Quiero congelar la vida ahí. Ahí: no habrían pasado ni diez minutos de partido -todavía había partido-. Ahí: la tiene Vangioni contra la banda zurda, le sale Dani Alves como un perro enajenado o como un argentino en busca de una parri tras pisar Ezeiza después de casi un mes sin un pedacito de carne, en el que sólo comió boludeces con palitos, moneditas de pescado. Qué raro lo de los palitos, pienso mientras veo a una japonesa en un pub atrapando un maní, un puto maní, con esa especie de alargue de sus dedos hecho de madera. Los tipos tomaron la decisión de no evolucionar en ésa, de que les corten la mangia como a los bebés pero para siempre. Son un poco aniñados en algún sentido, pienso. Y pervertidos. Leen revistas porno de animé, o con chicas que en la portada no aparentan más de trece, catorce años. Se derriten el cerebro durante horas en los Pachinko, sus casinos, jugando con canicas metálicas (están prohibidas las apuestas), con un ruido infernal, alienados. Pasan horas intentando cazar muñecos de hentai en máquinas que, claro, están diseñadas para que no los caces nunca. Usan lentes que a simple vista son de sol, tostados, pero con los que ven la realidad distorsionada. Básicamente, evaden la realidad, todo el tiempo. Se escapan de una sociedad prohibicionista, en la que son algo así como robots amables, responsables y disciplinados.

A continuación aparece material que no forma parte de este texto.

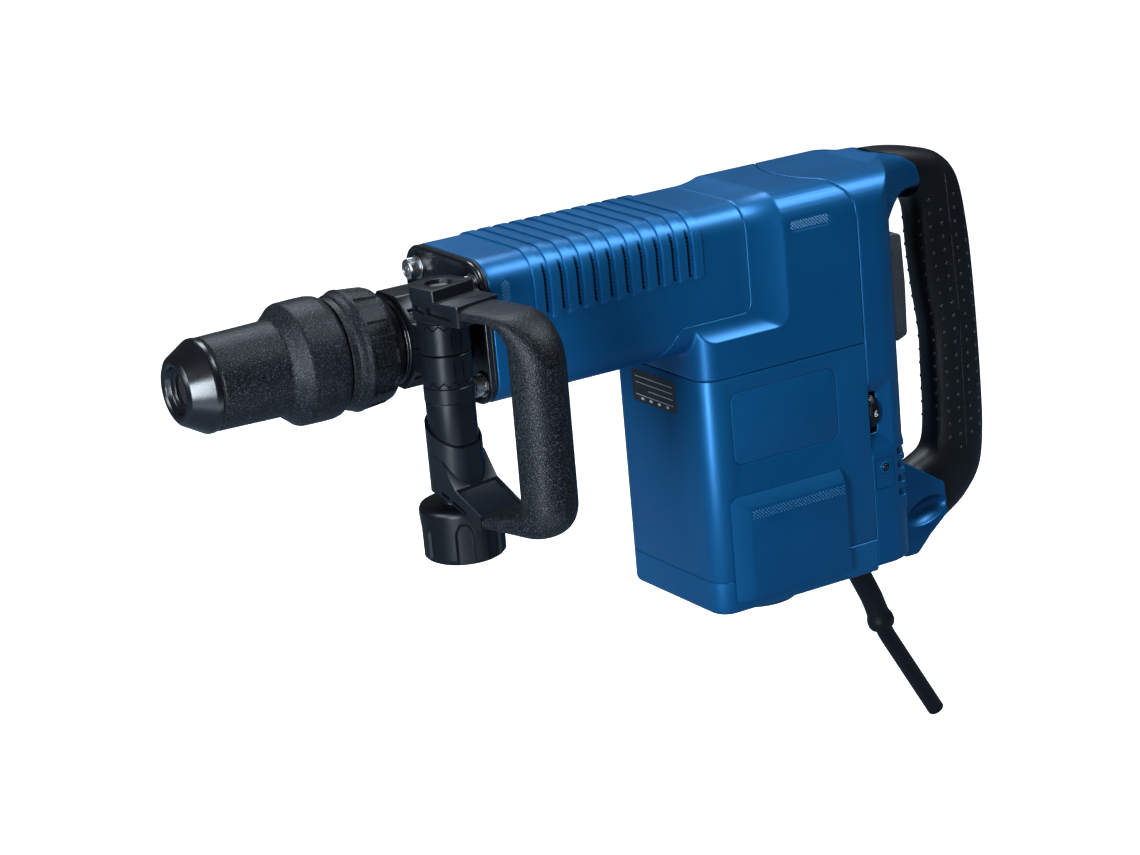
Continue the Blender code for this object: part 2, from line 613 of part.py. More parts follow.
def rear_shell():
    low, high = SHELL_BOTTOM, CASE_TOP
    shell = add_object("rear_shell", prism("z", rear_plan(0), low, high + 5), (CASE_REAR, 0, low), "blue_plastic")
    section = rounded(((-80, low - 9, 0), (80, low - 9, 0), (80, -20, 0), (CASE_HALF, -20, 0),
                       (CASE_HALF, high, CASE_TOP_RADIUS), (-CASE_HALF, high, CASE_TOP_RADIUS),
                       (-CASE_HALF, -20, 0), (-80, -20, 0)), 4)
    keep(shell, prism("x", section, 200, 400))
    arm = [(300, 4)] + rounded(((300, 4, 0), (321, 8, 10), (334, 20, 8), (352, 26, 0)))[1:-1]
    arm += [(352, 51.6), (300, 51.6)]
    foot = [(306, -200)] + list(FOOT_JOINT)
    foot += rounded(((357, -208, 3), (334, -231, 6), (318, -231, 5), (306, -217, 0)))[:-1] + [(306, -217)]
    extend(shell, prism("y", arm, -19, 19), prism("y", foot, -22, 22))
    cut(shell, prism("y", list(ARM_JOINT) + [(400, 26), (400, 90), (ARM_JOINT[0][0], 90)], -90, 90))
    roof = rounded(((-CASE_HALF + WALL, low - 9, 0), (CASE_HALF - WALL, low - 9, 0),
                    (CASE_HALF - WALL, high - WALL, 19), (-CASE_HALF + WALL, high - WALL, 19)), 4)
    hollow = guide(prism("z", rear_plan(WALL), low + WALL, high))
    keep(hollow, prism("x", roof, 200, 400))
    join(shell, hollow, "DIFFERENCE")
    cut(shell, block((200, -90, -300), (CASE_REAR + GAP / 2, 90, 25)))
    cut(shell, prism("z", rear_seam(GAP / 2, True), 20, 90))
    x, _, z = WHEEL_CENTRE
    cut(shell, block((x - 4.4, -70, z - 12.5), (x + 4.4, -40, z + 12.5)))
    cut(shell, block((310, -15.6, -80), (340, 15.6, -3)))
    cut(shell, rod("y", -70, -45, 3.0, (281, -148.8), 16), rod("z", -240, -205, 8.6, (283.3, 0), 20))


def rear_grip():
    top = [(a + GAP, b + GAP) for a, b in ARM_JOINT]
    foot = [(a + GAP / 2, b + 2 * GAP) for a, b in FOOT_JOINT[:0:-1]]
    back = rounded(((318.4, 53.4, 0), (344, 53.8, 30), (364, 49.5, 26), (390, 28, 34), (396.7, -60, 60),
                    (396.9, -178, 24), (384, -205, 14), (357.4, -218, 6), (357.4, -190, 0)), 3)
    inside = rounded(((331, -166.6, 0), (343, -158, 4), (352.7, -140, 30), (352.7, -20, 40), (347, 12, 12),
                      (352.4, 26, 0)), 3)
    outline = back[:-1] + foot + inside[:-1] + top[::-1]
    add_object("rear_grip", prism("y", outline, -16, 16), (375, 0, -90), "black_rubber")


def service_lens():
    lens = turned("y", ((-57.2, 0), (-57.2, 2.2), (-56.6, 2.6), (-50, 2.6), (-50, 0)), (281, -148.8), 14)
    add_object("service_lens", lens, (281, -56, -148.8), "lens")


# ---- controls and lead ----------------------------------------------------------------------------
def paddle_switch():
    outline = rounded(((320, -6, 2), (328, -5, 1), (334, -6, 3), (335.5, -40, 0), (334, -77, 3), (328, -78, 1),
                       (320, -77, 2)), 2)
    add_object("paddle_switch", prism("y", outline, -15, 15), PADDLE_PIVOT, "grey_plastic")
    add_object("switch_module", block((286, -12, -72), (312, 12, -18)), (299, 0, -45), "black_plastic")


def speed_wheel():
    x, y, z = WHEEL_CENTRE
    wheel = turned("x", ((x - 3.8, 0), (x - 3.8, 14.2), (x - 3.0, 15.0), (x + 3.0, 15.0), (x + 3.8, 14.2), (x + 3.8, 0)),
                   (y, z), 24)
    add_object("speed_wheel", wheel, WHEEL_CENTRE, "black_plastic")
    add_object("speed_module", block((285, -26, -150), (305, 26, -92)), (295, 0, -120), "black_plastic")


def lead_path():
    """Middle line of the mains lead in the x, z plane."""
    return curve_path(((283, -196), (284, -222), (301, -262), (309, -290), (351, -360)), (30, 60, 60), 5)


def power_cable():
    path = [(x, 0.0, z) for x, z in lead_path()]
    add_object("power_cable", loft(swept(path, circle(4.5, steps=8))), (283, 0, -217), "black_rubber")
    stages = ((283.0, -211.0, 10.5), (283.2, -213.6, 10.5), (283.2, -213.6, 7.6), (283.9, -221.0, 7.6),
              (291.5, -240.0, 7.2), (300.6, -261.5, 6.8), (306.5, -281.0, 6.6), (307.5, -284.5, 8.2),
              (309.0, -289.0, 8.2))
    outer = [(x, z, radius) for x, z, radius in stages]
    loops = []
    for stage in outer + [(x, z, 5.6) for x, z, _ in reversed(outer)]:
        loops.append(lead_loop(*stage))
    add_object("cable_sleeve", loft(loops, closed=True), (283, 0, -217), "black_rubber")
    clamp = add_object("cable_clamp", block((270.5, -12, -207), (295.5, 12, -200)), (283, 0, -203), "black_plastic")
    cut(clamp, rod("z", -215, -190, 5.0, (283.2, 0), 16))


def lead_loop(x, z, radius):
    """A ring square to the lead at the given place."""
    path = [Vector(point) for point in lead_path()]
    nearest = min(range(1, len(path) - 1), key=lambda n: (path[n] - Vector((x, z))).length)
    ahead = (path[nearest + 1] - path[nearest - 1]).normalized()
    if z > -222:
        ahead = Vector((0, -1))
    up = Vector((-ahead.y, ahead.x))
    return [(x + up.x * radius * cos(a), radius * sin(a), z + up.y * radius * cos(a))
            for a in (2 * pi * n / 12 for n in range(12))]


# ---- side handle ----------------------------------------------------------------------------------
def handle_point(across, reach, z):
    """Point given across the handle, outward from its column, and up."""
    out = Vector((sin(HANDLE_TURN), -cos(HANDLE_TURN)))
    side = Vector((cos(HANDLE_TURN), sin(HANDLE_TURN)))
    flat = Vector((COLUMN_X, COLUMN_Y)) + out * reach + side * across
    return (flat.x, flat.y, z)


def handle_prism(outline, low, high):
    return loft([[handle_point(a, b, z) for a, b in outline] for z in (low, high)])


def column_rod(low, high, radius, steps=16):
    return rod("z", low, high, radius, (COLUMN_X, COLUMN_Y), steps)


def clamp_halves():
    for name, low, high in (("clamp_half_upper", 0.4, 17.5), ("clamp_half_lower", -18.1, -0.4)):
        arm = block((-46, COLUMN_Y, low), (-22, -19, high))
        clamp = add_object(name, arm, (COLUMN_X, 0, 0), "black_plastic")
        extend(clamp, rod("x", -46, -22, BAND_OUTER, steps=24), column_rod(low, high, COLUMN_RADIUS, 20))
        cut(clamp, rod("x", -60, -10, BAND_BORE, steps=24), column_rod(-60, 60, BOLT_BORE))
        keep(clamp, block((-80, -90, low if low > 0 else -90), (20, 90, 90 if low > 0 else high)))


def clamp_bolt():
    bolt = add_object("clamp_bolt", column_rod(-122, 36, 5.0), (COLUMN_X, COLUMN_Y, 34), "steel")
    extend(bolt, prism("z", circle(7.2, COLUMN_X, COLUMN_Y, 6), 34, 40))


def spacer_sleeve():
    spacer = turned("z", ((-57, BOLT_BORE), (-57, 15.2), (-31, 15.2), (-30, COLUMN_RADIUS), (-18.7, COLUMN_RADIUS),
                          (-18.7, BOLT_BORE)), (COLUMN_X, COLUMN_Y), 20)
    add_object("spacer_sleeve", spacer, (COLUMN_X, COLUMN_Y, -18.7), "black_plastic")


def handle_oval(near, far, inset, steps=12):
    """Oval across the side handle, between a point on its inner edge and one on its outer edge."""
    middle = (near + far) / 2
    half = (far - near) / 2
    half *= 1 - inset / half.length
    loop = []
    for step in range(steps):
        angle = 2 * pi * step / steps
        reach, z = middle + half * sin(angle)
        loop.append(handle_point((GRIP_HALF - inset) * cos(angle), reach, z))
    return loop


def handle_loops(inset, further=0.0):
    """Ovals along the side handle; the run goes further by that much at both ends."""
    outer = curve_path(GRIP_OUTER_EDGE, (34, 24), 4)
    inner = curve_path(GRIP_INNER_EDGE, (12, 6), 4)
    edges = [(Vector(near), Vector(far)) for near, far in zip(inner, outer)]
    for place in (1, len(edges)):
        before, after = edges[place - 1], edges[place]
        halfway = [(point + other) / 2 for point, other in zip(before, after)]
        edges.insert(place, halfway)
    if further:
        inward = Vector((further, 0))
        first = [point - inward for point in edges[0]]
        last = [point - inward for point in edges[-1]]
        edges = [first] + edges + [last]
    return [handle_oval(near, far, inset) for near, far in edges]


def side_handle():
    lower = rounded(((-16.2, -16, 12), (16.2, -16, 12), (17, 34.7, 2), (-17, 34.7, 2)), 3)
    upper = rounded(((-16.2, -16, 12), (16.2, -16, 12), (17, 14, 3), (-17, 14, 3)), 3)
    frame = add_object("side_handle", handle_prism(lower, 21.5, 34.8), (COLUMN_X, COLUMN_Y, 0), "black_plastic")
    extend(frame, handle_prism(upper, 34, 42.5), column_rod(17.9, 23, COLUMN_RADIUS, 20))
    extend(frame, loft(handle_loops(GRIP_SKIN + 2 * GAP, 8)))
    arm = ((9, -66), (19, -66), (19, -86), (37.7, -94.5), (37.7, -104.5), (27, -96.4), (12, -90.5), (12, -78.2),
           (9, -78.2))
    cup = column_rod(-78, -40, CUP_RADIUS, 20)
    extend(frame, loft([[handle_point(across, reach, z) for reach, z in arm] for across in (-17, 17)]), cup)
    slant = ((-40, -28), (40, -72), (40, -10), (-40, -10))
    cut(frame, loft([[handle_point(across, reach, z) for reach, z in slant] for across in (-60, 60)]),
        column_rod(-57.3, 17.8, SPACER_BORE, 20), column_rod(-90, 60, BOLT_BORE), column_rod(33.5, 60, 8.4))


def side_grip():
    """Rubber sleeve round the outer run of the handle, flattened at both ends."""
    grip = loft(handle_loops(0) + handle_loops(GRIP_SKIN)[::-1], closed=True)
    add_object("side_grip", grip, handle_point(0, 83, -34), "black_rubber")


def clamp_knob():
    profile = ((-131, 0), (-131, 23), (-127, 26.2), (-98.5, 26.2), (-96, 24.5), (-94.8, 20), (-94.8, 12),
               (-78.6, 12), (-78.6, BOLT_BORE), (-124, BOLT_BORE), (-124, 0))
    knob = turned("z", profile, (COLUMN_X, COLUMN_Y), 24)
    add_object("clamp_knob", knob, (COLUMN_X, COLUMN_Y, -98), "black_plastic")


def build():
    clear_scene()
    frame = bpy.data.objects.new("tool_frame", None)
    bpy.context.scene.collection.objects.link(frame)
    frame.location = (-MOTOR_X * MM, 0, -BOSS_BOTTOM * MM)
    pieces = (dust_cap, tool_spindle, locking_rollers, sleeve_spring, locking_sleeve, setting_ring, front_flange,
              flange_gasket, flange_screws, neck_bellows, spindle_bush, cylinder_housing, beat_piece, hammer_parts,
              connecting_rod, crank_gear, armature, cooling_fan, bearings, stator, brushes, air_guide,
              hammer_tube_cover, gear_housing, motor_housing, motor_end_cap, side_pads, rear_shell, rear_grip,
              service_lens, paddle_switch, speed_wheel, power_cable, clamp_halves, clamp_bolt, spacer_sleeve,
              side_handle, side_grip, clamp_knob)
    for piece in pieces:
        piece()
    bpy.context.view_layer.update()


build()
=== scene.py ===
"""Looks of the electric demolition hammer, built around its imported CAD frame.

Shapes are worked out in millimetres in the tool's own axes: x along the hammer axis from the front of the
tube cover to the rear, y across, z up from the hammer axis. to_row() puts them in the row's frame.
"""
import json
from math import atan2, copysign, cos, floor, pi, radians, sin, sqrt, tan

import bmesh
import bpy
from mathutils import Matrix, Vector
from mathutils.bvhtree import BVHTree


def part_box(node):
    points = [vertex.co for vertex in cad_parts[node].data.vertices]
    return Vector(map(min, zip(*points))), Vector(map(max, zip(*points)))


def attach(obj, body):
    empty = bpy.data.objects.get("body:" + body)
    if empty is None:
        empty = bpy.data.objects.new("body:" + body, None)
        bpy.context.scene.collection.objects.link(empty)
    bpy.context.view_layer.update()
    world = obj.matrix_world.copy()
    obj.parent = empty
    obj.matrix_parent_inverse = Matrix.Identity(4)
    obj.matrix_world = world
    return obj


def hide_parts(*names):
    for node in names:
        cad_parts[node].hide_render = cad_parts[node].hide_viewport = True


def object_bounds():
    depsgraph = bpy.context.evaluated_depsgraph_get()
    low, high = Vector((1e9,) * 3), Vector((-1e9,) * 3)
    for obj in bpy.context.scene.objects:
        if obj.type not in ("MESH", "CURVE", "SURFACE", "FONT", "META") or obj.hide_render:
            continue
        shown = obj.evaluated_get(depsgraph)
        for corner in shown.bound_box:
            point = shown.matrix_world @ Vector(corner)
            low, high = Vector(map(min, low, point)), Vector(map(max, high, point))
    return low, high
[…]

Nosotros lo hicimos también, en Japón, eso de evadir la realidad: pensamos, estábamos convencidos de que le podíamos ganar al Barcelona. Y lo seguimos pensando. Seguimos pensando que si Messi no la bajaba con la mano, y si la FIFA no fuera corrupta, quién te dice. Si Messi no hacía ese gol, probablemente lo habría hecho a la jugada siguiente, pero quién nos quita la firme convicción secreta de que cambiaba todo, que sin el cero uno River no habría salido a matar o morir en el segundo tiempo -a morir o morir, en realidad, pero con la valentía de los grandes-, y que si River no salía como salió, ellos no liquidaban el trámite con esa facilidad, y que habríamos ganado, o a lo sumo empatado, pero los penales eran nuestros, eran. Por un momento, pensé que podíamos ser inmortales, pensé que Gallardo era nuestro papá y que nosotros éramos chiquitos y que él iba a resolver todo, que tenía la fórmula secreta para ganarle al Barsa, como la tuvo para ganar absolutamente todo lo que quiso ganar desde que dirige a este club. Pero me di cuenta de que no todo se puede resolver, no todo tiene solución. O, más bien, me pareció que los de azul y rojo eran la muerte. Vi, por primera vez, la muerte en vivo y en directo, con mis propios ojos. No por el dolor de perder, sino por lo inexorable. Todos vamos a parar al mismo lugar, y todas las pelotas -absolutamente todas- iban a parar a Busquets, como por una canaleta, o un millón de canaletas que tenían el mismo final. Y sentías que no podías hacer nada contra eso como no se puede hacer nada contra la caja de madera. Que las pocas pelotas que tirábamos al área indefectiblemente iban a ser cabeceadas por Piqué. Había algo del orden de lo magnético ahí. Y estaba ese tipo, Suárez, todo de negro, con una guadaña, para terminar de rematarte. Es un buen personaje para una película de terror, pienso. Y estaba un tal Messi, que te remataba con algo de culpa pero que te remataba también, o al menos cuando todavía el partido era partido y todos olvidamos -sobre todo él- que de pibito, en Rosario, era hincha de River.
Pero qué ganas de detener la vida ahí para siempre. Ahí: Vangioni la pisó, amagó a ir para un lado, fue para otro, Dani Alves pasó de largo como tren bala lleno, como pasa de largo un toro bravo en la arena, el Monumental de Yokohama estalló, se dio cuenta de que se podía, que se podía esquivar la muerte, y un tipo al lado mío gritó: “¡Somos nosotros, carajo!”.